Recall an category $\mathscr{A}$ is additive if

1. $\hom(A,B)$ has the structure of ab. group for all objects $A,B \in \mathscr{A}$
2. $\hom(B,C) \times \hom(A,B) \to \hom(A,C)$ is a bilinear pairing
3. Products exists (which in particular make finite coproducts equal to finite products , i.e. $A \oplus B \cong A \times B$)
4. Kernels and Cokernels exists (from which if follows that fibers and co-fibers exist)

So given $A \xrightarrow{\theta} B$, Ogus defined

$\mbox{im} (\theta) = \ker (B \to \mbox{coker} \theta)$

$\mbox{coim}(\theta) = \mbox{coker}(\ker \theta \to A)$

From which I can declare $\mathscr{A}$ to be abelian if $\mbox{im} \theta \cong \mbox{coim} \theta$.  Note a seemingly more common definition of abelian category (for example in Weibel) is to require every $\theta$ to have a kernel and cokernel (required for ogus def. of addititve), every injection (or monic) is the ker of its cok, and every surjection (epi) is cok of its ker.  The equivalence of these definitions is a small commutative diagram exercise.

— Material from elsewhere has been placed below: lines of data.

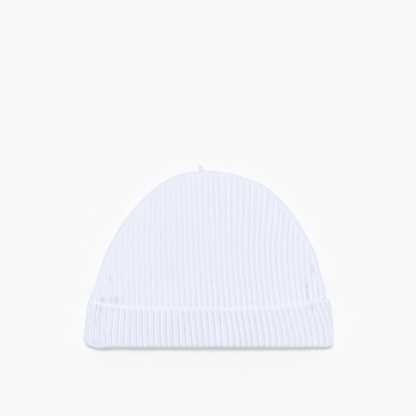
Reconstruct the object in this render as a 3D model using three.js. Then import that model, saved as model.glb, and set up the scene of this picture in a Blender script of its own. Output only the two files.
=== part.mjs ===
// A baby's nightcap of white ribbed cotton, lying flat on its back.
// Millimetres. x runs across the brim, y from the brim's fold to the crown's top, z up from the surface.
// The crown is a front and a back panel with a sewn seam between their edges, and a thread chain ends the
// seam at the top. The cuff is the cloth turned up round the brim, with its fold as the cap's lower edge.
import * as THREE from "three";

// Driving sizes
const HAT_WIDTH = 170; // across the cuff
const CROWN_HEIGHT = 120; // from the brim's fold to the crown's top
const CUFF_HEIGHT = 26.8; // turned-up band, at the middle
const CUFF_RISE_LEFT = 4.8; // how much higher the band's edge runs at its left end
const CUFF_RISE_RIGHT = 6.0; // and at its right end
const HOLLOW_HEIGHT = 5.8; // room for the head at the middle of the brim, as the cap lies
const PANEL_WALL = 1.5; // ribbed cloth
const CUFF_WALL = 2.2; // doubled cloth
const CUFF_PINCH = 1.0; // how much thinner the band's cloth is pressed at its upper left corner
const LAYER_GAP = 0.5; // air between the cuff and the crown inside it
const SEWN_GAP = 0.3; // between pieces that are sewn together
const SEAM_THICKNESS = 1.0; // the two raw edges, bound in thread
const SEAM_ALLOWANCE = 4.0; // how far the bound edges reach into the cap
const SEAM_INSET = 0.4; // how far the seam lies inside the panels' edges
const SEAM_ROOM = 2.1; // from the inside of the back panel up to the seam's middle
const LEFT_CORNER = 6.5; // rounding of the brim's left corner, seen from above
const RIGHT_CORNER = 2; // and of its right corner
const HEM_TUCK = 1.6; // straight cloth inside the brim's fold, before the panels start
const SETTLE_LENGTH = 22; // over which the crown's back comes down from the cuff to the surface
const SEAM_SETTLE_LENGTH = 45; // over which the seam comes down with it
const RIB_PITCH = 3.9; // across one rib of the crown and its groove, at the brim
const CUFF_RIB_PITCH = 4.13; // and of the cuff, which is stretched wider
const RIB_DEPTH = 0.5;
const GROOVE_SHARE = 0.34; // of a rib's pitch
const THREAD_DIAMETER = 0.8; // thread chain at the crown's top
const THREAD_LENGTH = 5.2;
const THREAD_WIDTH = 2.2; // across the chain's loop
const THREAD_ACROSS = -0.04; // where it leaves the seam, as a share of the half width
const THREAD_LEAN = THREE.MathUtils.degToRad(30); // to the left

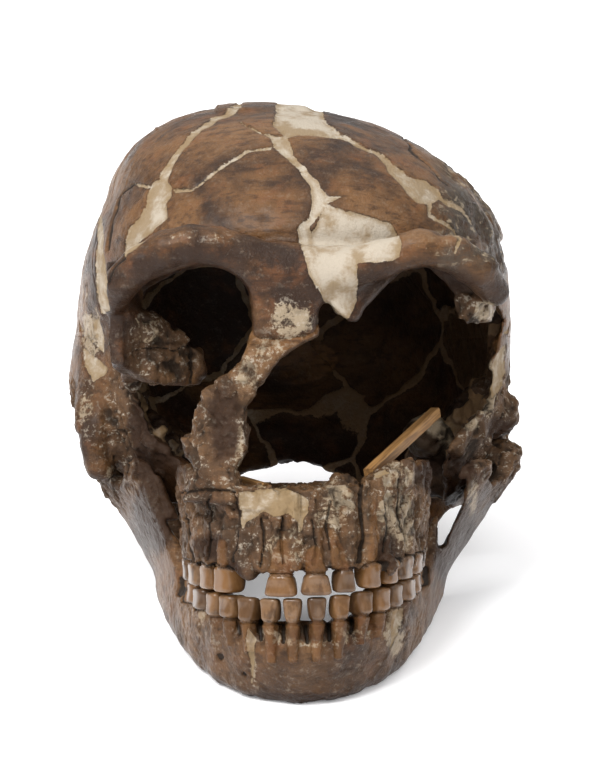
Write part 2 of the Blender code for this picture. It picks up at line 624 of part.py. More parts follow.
def main():
    for old in list(bpy.data.objects):
        bpy.data.objects.remove(old)
    bone = material("fossil_bone", (0.17, 0.09, 0.05), 0.55)
    wood = material("old_wood", (0.52, 0.27, 0.08), 0.6)
    shell = braincase_shell()
    upper_jaw = maxilla()
    lower_jaw = mandible()
    coronal = ((0, 85, 90), (0.0, 75.0, -30.0))
    behind_coronal = (coronal[0], (0.0, -75.0, 30.0))
    lambda_seam = ((0, 166, 52), (0.0, 60.0, -33.0))
    behind_lambda = (lambda_seam[0], (0.0, -60.0, 33.0))
    midline = (-3.5, 100, 60)
    temporal_top = (0, 80, 14)

    frontal = shell.copy()
    frontal.keep(*coronal)
    frontal.keep(temporal_top, (0, 0, -1))
    frontal_extras(frontal)
    frontal.keep(*coronal)
    face = upper_jaw
    for ends, side in ((STRUT_ENDS, STRUT_SIDE), (PEG_ENDS, PEG_SIDE)):
        face.cut(rod(ends, [side * 0.85] * 2), 0.3)
    objects = [make_bone("frontal_bone", frontal, 2600, bone)]
    for name, way in (("parietal_right", 1.0), ("parietal_left", -1.0)):
        part = shell.copy()
        part.keep(*behind_coronal)
        part.keep(*lambda_seam)
        part.keep(temporal_top, (0, 0, -1))
        part.keep(midline, (way, 0, 0))
        objects.append(make_bone(name, part, 900, bone))
    occipital = shell.copy()
    occipital.keep(*behind_lambda)
    objects.append(make_bone("occipital_bone", occipital, 1500, bone))
    for name, way in (("temporal_right", 1.0), ("temporal_left", -1.0)):
        part = shell.copy()
        part.keep(midline, (way, 0, 0))
        temporal_extras(part, -way)
        part.keep(temporal_top, (0, 0, 1))
        part.keep(*lambda_seam)
        part.avoid(lower_jaw)
        part.avoid(frontal)
        part.cut(rod(STRUT_ENDS, [STRUT_SIDE * 0.85] * 2), 0.3)
        objects.append(make_bone(name, part, 1300, bone))
    for name, way in (("maxilla_right", 1.0), ("maxilla_left", -1.0)):
        part = face.copy()
        part.keep((-1.4, 0, 0), (way, 0, 0))
        if way > 0.0:
            add_pillar(part)
            part.avoid(frontal)
        objects.append(make_bone(name, part, 1900, bone))
    lower_jaw.avoid(face)
    objects.append(make_bone("mandible", lower_jaw, 3400, bone))
    objects.append(stick("wooden_strut", STRUT_ENDS, STRUT_SIDE, wood))
    objects.append(stick("wooden_peg", PEG_ENDS, PEG_SIDE, wood))
    for thing in objects:
        print(thing.name, len(thing.data.polygons))


main()
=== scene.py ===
import functools
import math
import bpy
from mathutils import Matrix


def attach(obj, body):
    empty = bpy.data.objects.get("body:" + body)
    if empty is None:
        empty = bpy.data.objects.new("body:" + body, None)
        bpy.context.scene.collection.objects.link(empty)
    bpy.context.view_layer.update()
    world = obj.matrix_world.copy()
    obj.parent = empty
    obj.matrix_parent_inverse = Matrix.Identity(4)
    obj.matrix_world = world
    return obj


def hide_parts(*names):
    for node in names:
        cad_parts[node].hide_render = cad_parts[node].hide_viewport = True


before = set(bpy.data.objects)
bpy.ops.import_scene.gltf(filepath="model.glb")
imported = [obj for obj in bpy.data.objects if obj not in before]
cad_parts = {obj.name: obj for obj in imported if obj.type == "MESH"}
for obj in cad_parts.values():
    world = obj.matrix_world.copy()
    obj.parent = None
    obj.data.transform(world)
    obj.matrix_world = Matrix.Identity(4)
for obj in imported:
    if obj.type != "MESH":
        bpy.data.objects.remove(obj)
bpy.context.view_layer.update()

import types

import bpy
import numpy as np
import openvdb
from mathutils import Matrix, Vector

bl_info = {
    "name": "Fossil skull",
    "version": (1, 0, 0),
    "blender": (4, 5, 0),
    "location": "3D View > Sidebar > Skull",
    "description": "Builds the bones of a fossil skull with their plaster fills, teeth and wooden sticks",
    "category": "Object",
}

MM = 0.001

# The bones are worked out in millimetres in the skull's own frame: +X to the skull's left, +Y back from
# the brow ridge, +Z up. The finished skull leans back by this angle onto its jaw and the back of its head,
# with the table this far below the brow ridge and the table's middle this far behind it and to its right.
LEAN = math.radians(17.0)
FLOOR_BELOW_BROW = 98.2
FRONT_TO_MIDDLE = 104.37
SIDE_SHIFT = 2.74

# Each bone is worked out as distances on a grid of points: their spacing in the braincase and in the
# jaws, and the distance that stands for all that lies farther off.
VAULT_STEP = 0.7
JAW_STEP = 0.5
FAR = 30.0

# The photograph as the skull's own frame sees it: the camera looks along +Y through this pixel.
CAMERA_BACK = 930.0
PIXELS = 3162.0
CENTRE_PIXEL = (304.0, 380.5)
IMAGE_HEIGHT = 761.0
SENSOR = 36.0
PIXELS_TO_A_MM = 3.2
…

Its true that not all additive categories are abelian.  Here is an example based on the Ogus definitions. Let $\mathscr{A}$ be the category of vector spaces with filtrations indexed by $\mathbb{Z}$, so an objects is a vector space $V$ with a filtration

$... F^1 \subset F^0 \subset F^{-1} \subset ... \subset V$

Morphisms of objects are morphisms that are compatible with the filtration.  For a vector space $V$, consider the filtration $F^i = 0$ for $i \ge 1$ and $F^0 = V$ for $i \le 0$.  Also consider the filtration $F^i = 0$ for $i \ge 2$ and $F^i = V$ for $i \le 1$.  Let these represents objects $W,W'$ respectively.  There is a map $W \xrightarrow{\alpha} W'$ which at the point of interest looks like

$\begin{array}{ccccccccc} 0 & \subset & 0 & \subset & V & \subset & V & \subset & V \\ \downarrow & \mbox{} & \downarrow & \mbox{} & \downarrow & \mbox{} & \downarrow & \mbox{} & \downarrow \\ 0 & \subset & V & \subset & V & \subset & V & \subset V & V \end{array}$

If I understand things correctly, it seems in this case $\mbox{coim} (\alpha) = W$ and $\mbox{im} (\alpha) = W'$ so there is a map from the coimage to the image of but its not an isomorphism.